Les produits de contrefaçon sont principalement importés d’Asie, particulièrement de la Chine considérée comme premier pays exportateur et producteur des articles contrefaits et piratés avec une part dépassant les 60% de la production mondiale. «Dans la plupart des cas, ces produits, qu’ils soient écoulés sur le marché national ou réexportés vers d’autres destinations, principalement l’Afrique subsaharienne, transitent par des plateformes de transbordement, principalement Casablanca, Oujda/Nador, Tanger/Tétouan, Agadir/Inzegane», selon les équipes de l’OMPIC.
Toutes les grandes marques mondiales ont leurs imitations au Maroc
Sacs à main de luxe ou chaussures de sport contrefaites, fausses montres, faux parfums…, aucune famille de produits n’est épargnée. En effet, à l’instar de ce qui se passe à l’échelle internationale, «les secteurs les plus exposés à la contrefaçon au Maroc sont principalement le textile et les articles en cuir, en l’occurrence les chaussures et les sacs. Sont aussi concernés l’appareillage électrique, les pièces de rechange automobile et les produits d’hygiène et cosmétiques». Toutes les grandes marques mondiales ont leurs imitations au Maroc. De quoi faire plaisir aux accros de la mode à la bourse modeste. Selon un importateur, les imitations de mauvaise qualité représentent près de 70% de la marchandise importée et commercialisée au Maroc. Les consommateurs de ce type de produits ne cherchent pas forcément à se procurer un produit avec un label international, «le prix est leur principal critère d’achat», explique-t-il. A l’en croire, «presque tous les articles, principalement les sacs, vêtements de sport et chaussures, vendus dans le commerce traditionnel (les souks et les kissariates) sont des imitations». De plus, la plupart des clients ne savent même pas qu’il s’agit de modèles copiés sur des marques internationales.
Si certains consommateurs achètent ces produits faute de choix où par ignorance, d’autres le font volontiers. Depuis quelques années, des répliques des grandes marques, difficile à distinguer des articles authentiques, sont vendues sur le marché à une clientèle avertie, principalement la classe moyenne de Casablanca, Rabat et Marrakech.
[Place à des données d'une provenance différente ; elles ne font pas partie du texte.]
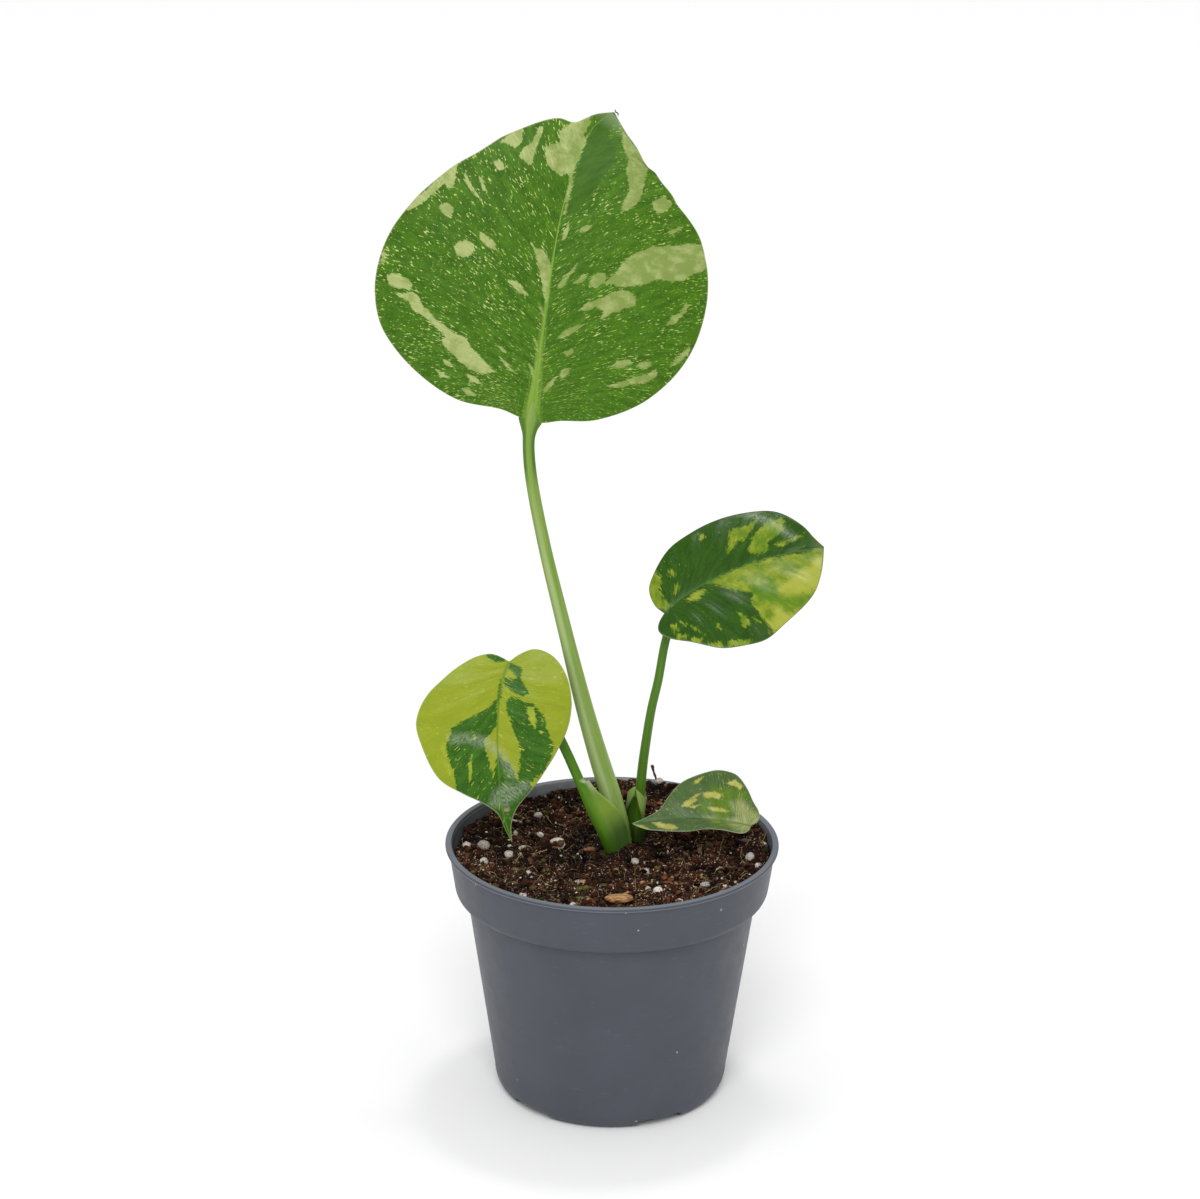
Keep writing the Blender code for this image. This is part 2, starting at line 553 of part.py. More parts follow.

Des répliques difficiles à distinguer des originaux sont dédiées à une clientèle avertie
Un sac Chanel à 6 000 DH, des chaussures Louboutin à 4 000 DH, ou encore des baskets Valentino à 2500 DH et une montre Rolex à 15 000 DH. Ces articles, contrairement à la première catégorie, sont fabriqués avec des matières nobles, telles que le cuir naturel pour les sacs et chaussures, le coton ou de la laine pour les vêtements. Les contrefacteurs avancent même qu’il s’agit d’articles fabriqués dans les mêmes lignes de production des grandes marques en Chine, Turquie et même au Maroc où il existe des ateliers de sous-traitance des grandes marques telles que Furla, Vanessa Bruno, Chloé et Céline. Evidemment, ces sous-traitants utilisent presque les mêmes matières et accessoires que pour les produits authentiques. Aucun détail ne leur échappe, y compris le numéro de série à l’intérieur des sacs et la carte d’authenticité pour les autres produits. «Bien qu’ils aient les moyens financiers, les fans des grandes marques préfèrent acheter une bonne réplique que de dépenser une fortune pour un article original dont la valeur vénale baisse dès sa sortie du magasin», fait remarquer un commerçant. Selon des opérateurs très au fait des pratiques du secteur commercial, beaucoup d’articles sont importés par voie légale (c’est-à-dire que les droits et impôts y afférents sont payés), exposés et vendus dans des magasins qui ont pignon sur rue. Contactée à ce sujet, la Direction des douanes et impôts indirects n’avait pas donné suite à notre demande à l’heure où nous mettions sous presse.